-- start --

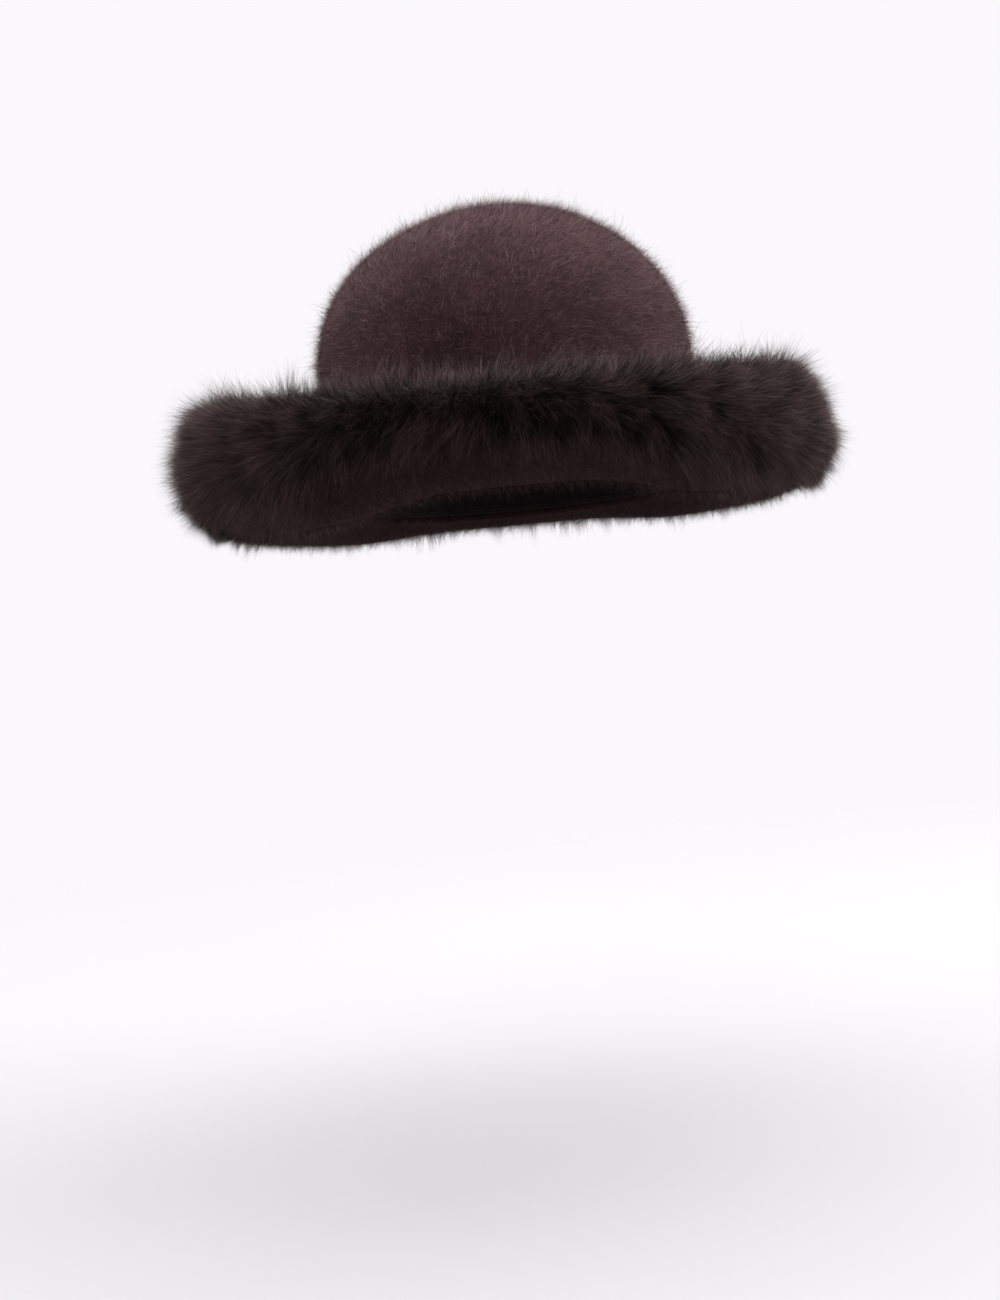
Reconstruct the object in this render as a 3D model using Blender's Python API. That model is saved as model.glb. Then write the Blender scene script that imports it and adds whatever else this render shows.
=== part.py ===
"""Felt bowler hat with a turned-up brim and a fur edge, standing on its brim.

Metres, +Z up, the front towards -Y. Right and left are as seen by someone who faces the
front, so right is +X. The origin is on the table under the middle of the hat, and the crown
stands CROWN_X to one side of it, because the brim reaches further at the left. Every piece is
laid out in upright sections: a section at the angle phi starts on the outer face of the
crown's wall, u runs outwards from it, level and square to the wall, and z is the height
above the table.
"""

import math

import bmesh
import bpy
from mathutils import Vector

# The head opening and the felt.
CROWN_HALF_WIDTH = 0.0850
CROWN_HALF_LENGTH = 0.1005
CROWN_X = 0.0033
FELT = 0.0020
GAP = 0.0003
SECTIONS = 48

# Heights above the table.
HEADLINE = 0.0110
CROWN_TOP = 0.1425
DOME_RISE = 0.0740
DOME_FULLNESS = 2.08

# The brim. Four values are those at the right, back, left and front.
COLLAR_HEIGHT = 0.0090
COLLAR_U = -(FELT + GAP + FELT / 2)
COLLAR_BEND = 0.0024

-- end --

**Written task**
Write out every line exactly as it stands.

**Written response**
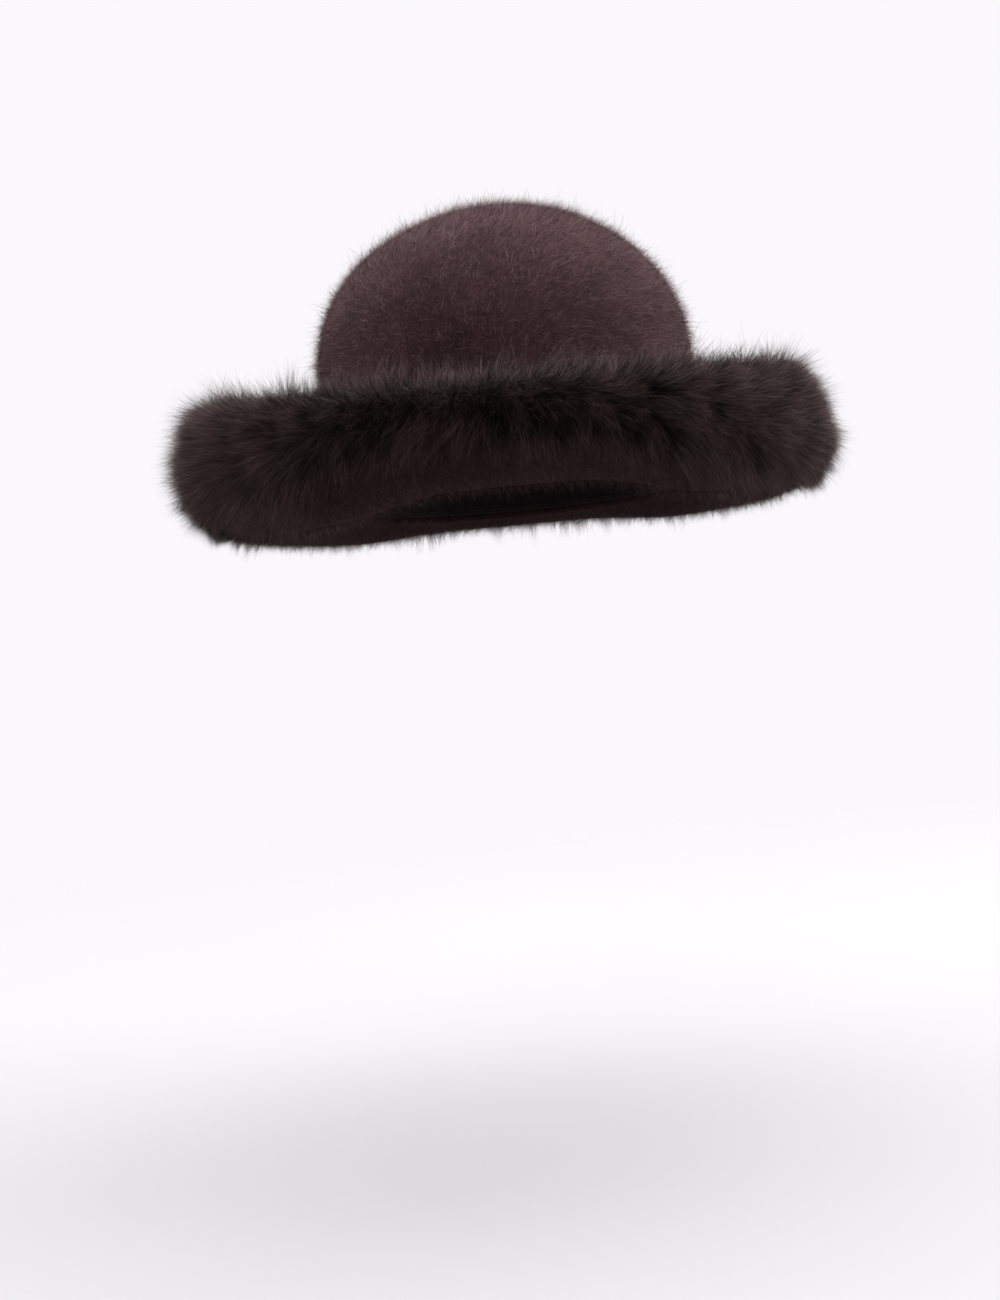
Reconstruct the object in this render as a 3D model using Blender's Python API. That model is saved as model.glb. Then write the Blender scene script that imports it and adds whatever else this render shows.
=== part.py ===
"""Felt bowler hat with a turned-up brim and a fur edge, standing on its brim.

Metres, +Z up, the front towards -Y. Right and left are as seen by someone who faces the
front, so right is +X. The origin is on the table under the middle of the hat, and the crown
stands CROWN_X to one side of it, because the brim reaches further at the left. Every piece is
laid out in upright sections: a section at the angle phi starts on the outer face of the
crown's wall, u runs outwards from it, level and square to the wall, and z is the height
above the table.
"""

import math

import bmesh
import bpy
from mathutils import Vector

# The head opening and the felt.
CROWN_HALF_WIDTH = 0.0850
CROWN_HALF_LENGTH = 0.1005
CROWN_X = 0.0033
FELT = 0.0020
GAP = 0.0003
SECTIONS = 48

# Heights above the table.
HEADLINE = 0.0110
CROWN_TOP = 0.1425
DOME_RISE = 0.0740
DOME_FULLNESS = 2.08

# The brim. Four values are those at the right, back, left and front.
COLLAR_HEIGHT = 0.0090
COLLAR_U = -(FELT + GAP + FELT / 2)
COLLAR_BEND = 0.0024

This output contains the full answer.